Our model uses as the initial information the topological structure of the network and directed link weights for all edges between adjacent nodes in the network. The topological structure is expressed as a list of directed links between the nodes in the network. Link weights are expressed as probability values in the range from 0 to 1. Similarly to link weights, nodes can have node weights. Node and link weights indicate the ability of these network elements to disseminate the influence in the spreading process.
We use probabilistic methods because they ensure the unambiguous interpretation of the influence-spreading matrix itself and the possibility of defining further interpretative quantities of the model. An element of the influence-spreading matrix is the probability of influence from one node to another node through all alternative paths in the network. The link weight between adjacent nodes i and j is interpreted as the probability of transmitting a piece of information or exerting social influence from node i to node j. Notice that link weights are directed and can all differ between neighbouring nodes in the network structure.

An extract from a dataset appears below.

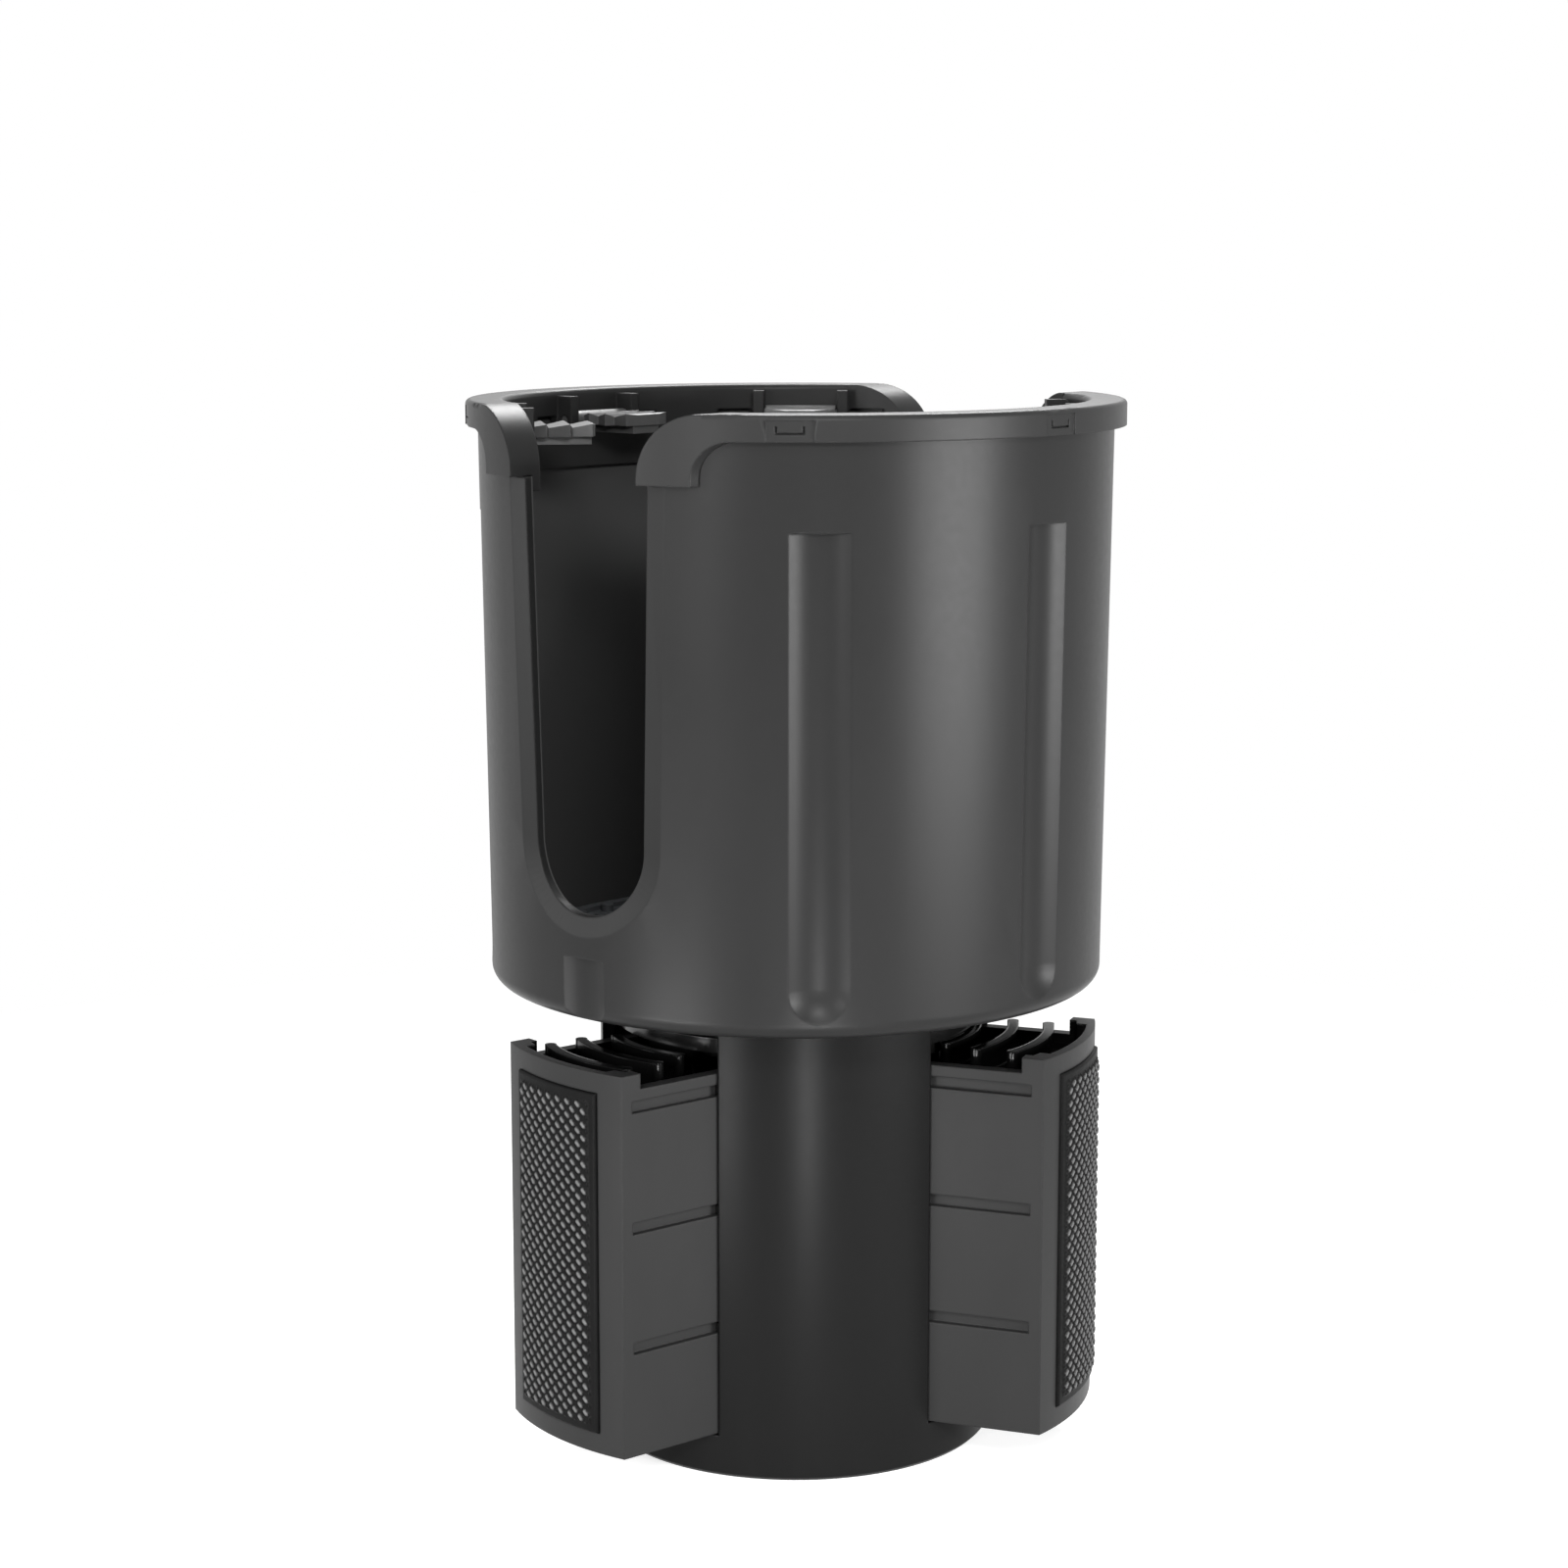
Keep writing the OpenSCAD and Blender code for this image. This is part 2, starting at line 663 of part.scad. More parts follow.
// Radius of the round cutter that leaves a hollow of some width and depth in the cup's wall
function hollow_r(width, depth) =
    let (half = width / 2, deep = depth - cup_low_r + sqrt(pow(cup_low_r, 2) - pow(half, 2)))
    (pow(half, 2) + pow(deep, 2)) / (2 * deep);

// Cutter for a flute, whose round lower end is a part of a sphere
module flute_cut() {
    radius = hollow_r(flute_w, flute_depth);
    low = cup_z + flute_low + flute_w / 2;
    top = wall_top - flute_drop;
    translate([0, wall_radius(low) - flute_depth + radius, low]) {
        sphere(r = radius);
        rotate([-wall_lean, 0, 0]) cylinder(h = top - low, r = radius);
    }
}

// Cutter for the notch under a slot, which is open below
module notch_cut() {
    radius = hollow_r(notch_w, notch_depth);
    low = cup_z - 1;
    translate([0, wall_radius(low) - notch_depth + radius, low])
        rotate([-wall_lean, 0, 0]) cylinder(h = notch_h + 1, r = radius);
}

module cup() {
    color("#3c3e40") difference() {
        rotate_extrude($fn = 192) cup_section();
        for (d = slot_dirs) toward(d) {
            outward(cut_in, cut_out) slot_outline(0);
            slot_bevel();
            translate([-slot_top_half - skirt_t - seat, cut_in, rim_top - leg_h - seat])
                cube([2 * (slot_top_half + skirt_t + seat), cut_out - cut_in, leg_h + 1]);
            for (side = [0, 1]) mirror([side, 0, 0]) outward(cut_in, cut_out) corner_outline(skirt_t + seat);
            notch_cut();
        }
        for (s = flute_steps) toward(slot_dir + s) flute_cut();
        for (d = pillar_dirs) toward(d) translate([0, scroll_screw_at, floor_z])
            mirror([0, 0, 1]) screw_hole(cup_floor);
    }
}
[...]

The model of network flow determines how interactions within the network structure influence the spreading process. The spreading mechanism can depend on various factors, such as the network structure, link and node properties, and the nodes’ states. In this study, the node state refers to the probability of the node being influenced already. In two extreme cases of our influence-spreading model, the full breakthrough influence and network connectivity models, the node states do not affect the spreading process. However, we do consider the influence spreading through different alternative paths to a target node, following the rules of probability theory to avoid double-counting. Unique in our influence-spreading model is the method of combining the alternative paths coming from different routes from source nodes to target nodes. In the case of full breakthrough effects, we can perform this calculation analytically.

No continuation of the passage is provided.